After leaving the first gallery, where the Cezanne and Renoir paintings were shown prominently, a visitor would enter the next gallery, where one of the first paintings in the gallery hanging on the right would be Henri Matisse’s Fleurs ou Fleurs devant un portrait that Adam Levine also sold. Here, a visitor examines a sculpture by Aristide Maillol (1861-1944), Le Monument à Debussy, (in conversation with the Renoir sculpture in the first gallery) with the Matisse painting hanging in the background.

Important to the museum’s collection.

So that’s three very famous, highly valuable paintings that were prominently on display at the Toledo Museum of Art, showing that these were the first paintings out of hundred of works of art that a museum visitor would encounter. But in 2022, these highly valuable paintings were called redundant and mediocre by Adam Levine, and sold for “diversity,” supposedly.

Here are two young black men enjoying the museum. This was in 1979. The museum has always had a diverse audience. But now Director Adam Levine keeps careful head count, mapping and going out of his way to exploit diversity or is that just a cover for the unconscionable sales he made of the museum’s great artwork?
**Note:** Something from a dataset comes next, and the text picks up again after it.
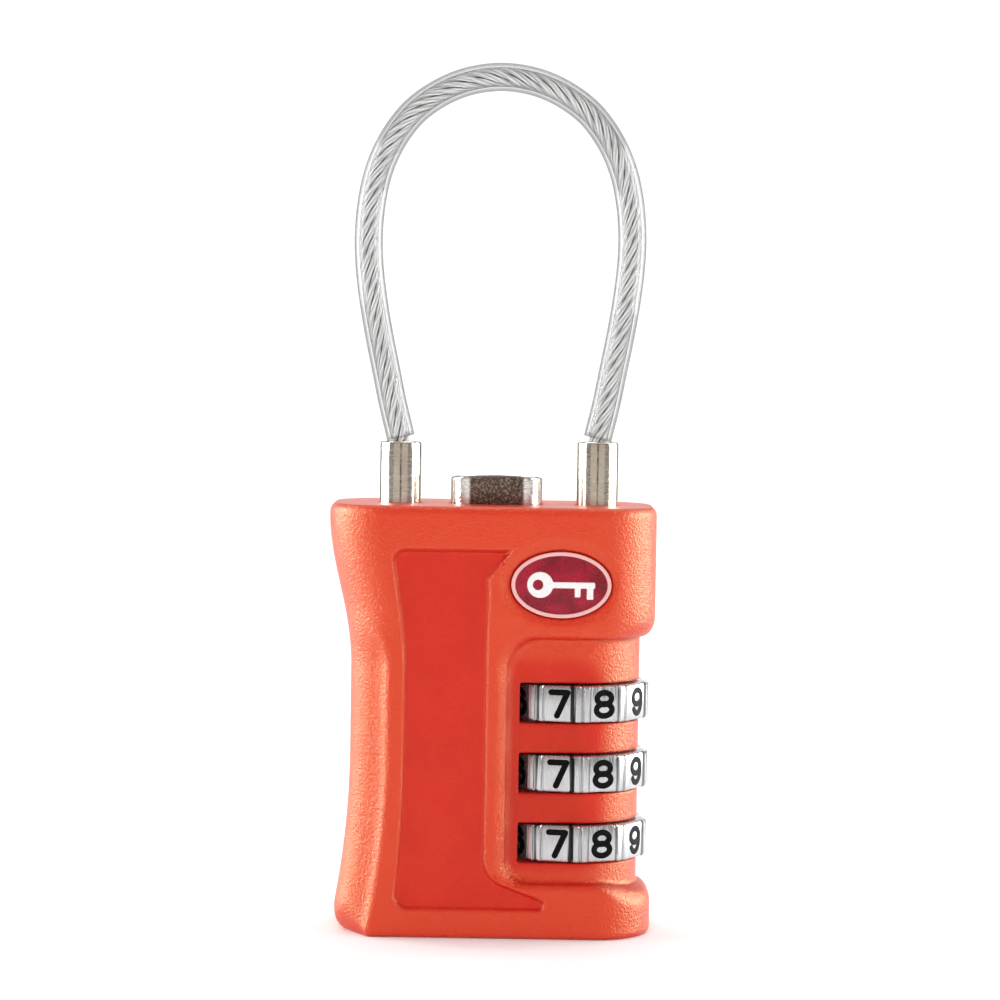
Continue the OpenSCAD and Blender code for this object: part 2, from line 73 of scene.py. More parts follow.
FRONT_LOW, FRONT_HIGH = box_mm("front_shell")
HALF_WIDTH = FRONT_HIGH[0]
HALF_DEPTH = -FRONT_LOW[1]
TOP = FRONT_HIGH[2]

DIALS = {"upper": "dial_1", "middle": "dial_2", "lower": "dial_3"}
DIAL_BOXES = {place: box_mm(node) for place, node in DIALS.items()}
DIAL_X = frame["joints"][0]["pos_m"][0] / MM
DIAL_Z = {place: (low[2] + high[2]) / 2 for place, (low, high) in DIAL_BOXES.items()}
DIAL_H = DIAL_BOXES["upper"][1][2] - DIAL_BOXES["upper"][0][2]
DIAL_R = 7.15
SLOT_H = DIAL_H + 0.3

CAPTIVE_LOW, CAPTIVE_HIGH = box_mm("captive_ferrule")
FREE_LOW, FREE_HIGH = box_mm("free_ferrule")
CAPTIVE_X = (CAPTIVE_LOW[0] + CAPTIVE_HIGH[0]) / 2
FREE_X = (FREE_LOW[0] + FREE_HIGH[0]) / 2
FOOT_X = (CAPTIVE_X + FREE_X) / 2
LOOP_X = 0.3
FERRULE_R = (FREE_HIGH[0] - FREE_LOW[0]) / 2
FERRULE_OUT = CAPTIVE_HIGH[2] - TOP
FREE_EXTRA = FREE_HIGH[2] - CAPTIVE_HIGH[2]

BUTTON_W, BUTTON_D, BUTTON_R = 8.6, 5.0, 1.9
BUTTON_TOP = box_mm("push_button")[1][2]

KEY_X = (box_mm("plug_housing")[0][0] + box_mm("plug_housing")[1][0]) / 2
BADGE_LOW, BADGE_HIGH = box_mm("badge_plate")
BADGE_X = (BADGE_LOW[0] + BADGE_HIGH[0]) / 2
BADGE_Z = (BADGE_LOW[2] + BADGE_HIGH[2]) / 2
BADGE_W = BADGE_HIGH[0] - BADGE_LOW[0]
BADGE_H = BADGE_HIGH[2] - BADGE_LOW[2]


# ---------- camera ----------

def add_camera(elevation=2.8, distance=0.3, aim=(0.63, 0.0, 40.3), seen=94.1, roll=0.9):
    """A close camera looking along +Y from a little above; seen is the view's width in mm."""
    camera = bpy.data.objects.new("camera", bpy.data.cameras.new("camera"))
    bpy.context.collection.objects.link(camera)
    tilt = math.radians(elevation)
    towards = Vector((0, -math.cos(tilt), math.sin(tilt)))
    turn = (-towards).to_track_quat("-Z", "Y").to_matrix().to_4x4()
    place = Matrix.Translation(Vector(aim) * MM + towards * distance)
    camera.matrix_world = place @ turn @ Matrix.Rotation(math.radians(roll), 4, "Z")
    camera.data.lens = camera.data.sensor_width * distance / (seen * MM)
    camera.data.clip_start = 0.01
    bpy.context.scene.camera = camera
    return camera


# ---------- distance fields ----------
# A solid is a function of x, y and z that is negative inside and grows like the distance.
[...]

Here’s a shot of the photography classroom under the stage of the Peristyle. In the background, a student is drying his print on the ferrotyping drum.

Incidentally, the children’s Saturday photography classes have also disappeared.

Photography is such an interesting medium. How could I have known then, when I was taking these photographs, that they would have such meaning today?

43 years later, three important and significant paintings that were hanging in the museum’s main galleries would be shipped to Sotheby’s where the Cezanne and the Matisse would be sold to the same buyer, for $57 million, and all three, grossing $61 million, would duplicate the value of the Edward Drummond Libbey Endowment Fund, putting the money into a private fund, not subject to public scrutiny, and skirting past Libbey’s rules and wishes for the museum that the Libbeys began. Reducing the art collection and taking away Libbey’s legacy. Shame on Adam Levine and shame on each one of the museum board members and Libbey Endowment trustees for their total breach of fiduciary duty and loyalty to the Libbey Trust and to the Toledo Museum of Art.

We will never see the paintings on the museum walls again. But I have photos. And this story to tell.

(If you zoom in on the flash, you will see me there.)


I am hoping that the findings of the Charitable Law Section of the Ohio Attorney General, which has been investigating the museum and the Libbey Trust for about five months now, will be bringing justice to Libbey’s trust, to our museum, and to the people of Toledo. The Ohio Attorney General’s office has the power to find out who bought the paintings and under what circumstances. They can investigate all the inner workings of the board of directors and the trustees of the trust that let this happen. They can do a complete audit. Can Adam Levine and the trustees of the museum and the Libbey trust actually be allowed to transform Libbey’s endowment into private funds devoid of the restrictions of the Libbey Endowment?